Here are some tips to integrate our delicious snacks perfectly into everyday life and also offer your dog some activity and excitement. Keeping your dog’s brain active and engaged is just as important as physical activity.
Especially during the winter months, the walks are often a little shorter, so let’s move the training sessions or games indoors. Here, too, there are great opportunities to challenge and keep your dog busy and avoid boredom.
1. Hidden Objects
Search games can be done anywhere, and they offer your furry friend a meaningful and species-appropriate activity. You can easily hide the snacks around the flat and let your dog look for them. Start in one room and gradually increase the search radius. Hide the snacks in small gaps, for example between the couch and the cupboard, and gradually make the whole thing more difficult. Snacks with an intense scent are best suited to start with
2. Learn New Tricks
By learning new tricks, your dog gets mentally challenged and will be happy about his success (and a reward of course!) Tricks should always be learned playfully and using positive reinforcement, and not overwhelm your dog. Start with short commands and regularly reward your dog with a tasty snack. With the confirmation, he will quickly understand what you want from him and have a lot of fun obeying you.
3. Sniffing Carpet
A sniffing carpet is also perfect for small hidden object games. These carpets can be bought, but you can also easily make them yourself.

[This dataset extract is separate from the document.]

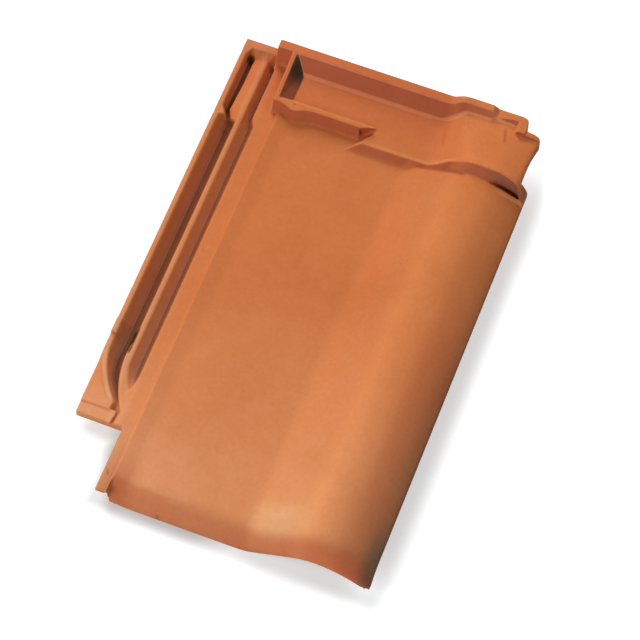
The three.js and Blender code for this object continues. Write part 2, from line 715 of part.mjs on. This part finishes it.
function toMesh(solid, name, material) {
  const mesh = solid.getMesh();
  const geometry = new THREE.BufferGeometry();
  geometry.setAttribute('position', new THREE.BufferAttribute(mesh.vertProperties, 3));
  geometry.setIndex(new THREE.BufferAttribute(mesh.triVerts, 1));
  geometry.translate(-tileWidth / 2, -tileLength / 2, footDepth);
  geometry.computeVertexNormals();
  const object = new THREE.Mesh(geometry, material);
  object.name = name;
  return object;
}

const firedClay = new THREE.MeshStandardMaterial({ color: 0xc8703e, roughness: 0.8, metalness: 0 });
const part = new THREE.Group();
part.add(toMesh(tile(), 'roof_tile', firedClay));
export default part;
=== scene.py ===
"""Interlocking clay roof tile: the fired piece with its soft moulded edges, its clay finish,
a pale floor, studio lamps and the camera. Metres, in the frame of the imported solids: x runs from
the side lock to the cover edge, y from the foot to the head, z up from the floor."""
import math
from collections import namedtuple

import bpy
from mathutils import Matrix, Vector


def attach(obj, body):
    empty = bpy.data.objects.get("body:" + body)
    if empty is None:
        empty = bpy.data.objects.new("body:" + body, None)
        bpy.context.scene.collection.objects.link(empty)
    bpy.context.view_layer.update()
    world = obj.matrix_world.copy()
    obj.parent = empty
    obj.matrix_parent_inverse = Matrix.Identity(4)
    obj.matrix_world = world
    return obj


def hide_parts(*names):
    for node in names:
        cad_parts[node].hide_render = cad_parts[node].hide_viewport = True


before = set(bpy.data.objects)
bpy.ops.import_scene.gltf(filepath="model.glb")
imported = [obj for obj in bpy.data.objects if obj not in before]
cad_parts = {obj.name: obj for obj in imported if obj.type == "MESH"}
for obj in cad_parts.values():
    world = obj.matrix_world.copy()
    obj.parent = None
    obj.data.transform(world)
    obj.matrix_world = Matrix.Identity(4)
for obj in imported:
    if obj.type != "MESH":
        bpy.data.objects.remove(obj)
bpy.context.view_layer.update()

# ---- sizes, in metres ----------------------------------------------------------------------
MM = 0.001
GRAIN_OF_FORM = 0.75 * MM       # cell of the voxel remesh that softens every moulded edge
EDGE_PASSES = 2                 # smoothing passes over the whole piece
BROAD_PASSES = 110              # more of them on the broad curved surfaces
SMOOTH_SHARE = 0.5              # how far one pass moves a vertex towards its neighbours
MERGE_DISTANCE = 0.005 * MM     # corners of the solid's faces that are one point
TRIANGLE_LIMIT = 194000

# the broad surfaces, in from their edges: pan with roll, and the channel floor over the roll
BROAD_FIELDS = ((-87, 137.5, -224, 145), (40, 132, 168, 203))
BROAD_UP = 0.55                 # they face upwards at least this much

# ---- clay: colours on screen, 0 to 255 --------------------------------------------------------
CLAY_DEEP = (197, 109, 57)
CLAY_LIGHT = (204, 115, 62)
MOTTLE = (214, 134, 84)
SAND = (170, 92, 52)
FLECK = (120, 66, 42)
# outer edges: rubbed wear and a painted highlight where they catch the light
RUBBED_EDGE_HIGHLIGHT = (232, 163, 120)
# inner edges: painted shade in the creases
INNER_EDGE_SHADE = (190, 98, 64)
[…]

Here you can hide small snacks between the pieces of fabric and let your dog search for them.
4. Shell Game
In the shell game, your dog should find out what cup his snack is hidden under. Build this game up bit by bit. Start with one mug and choose a surface where it can tip over relatively easily. The dog should understand that he needs to knock over the cup to find the snack underneath. To do this, you can place the edge of the cup on top of the snack at the beginning, so your dog will notice more quickly that there is a snack underneath and the cup will fall over more easily. Gradually increase the level of difficulty by bringing more cups into play and changing the surface. This game can be very tiring for the dog, so give him a break after 3-5 minutes.
5. Help in Everyday Life
You can integrate very simple things, such as carrying the newspaper, putting the laundry in the basket or returning dog toys to the box, into your everyday life. Dogs love to help, and above all they love the reward and confirmation from us humans. Build up these exercises bit by bit. Start with small tasks like getting your dog to hold something for you in his mouth. To do this, take a light toy or an old sock, put it in its mouth or ask your dog to take it, give an appropriate command, for example "hold," and reward your dog after just 1-2 seconds with a snack. Repeat this exercise over and over until your dog can hold the object for a long time. We are sure that you and especially your dog will have a lot of fun with it!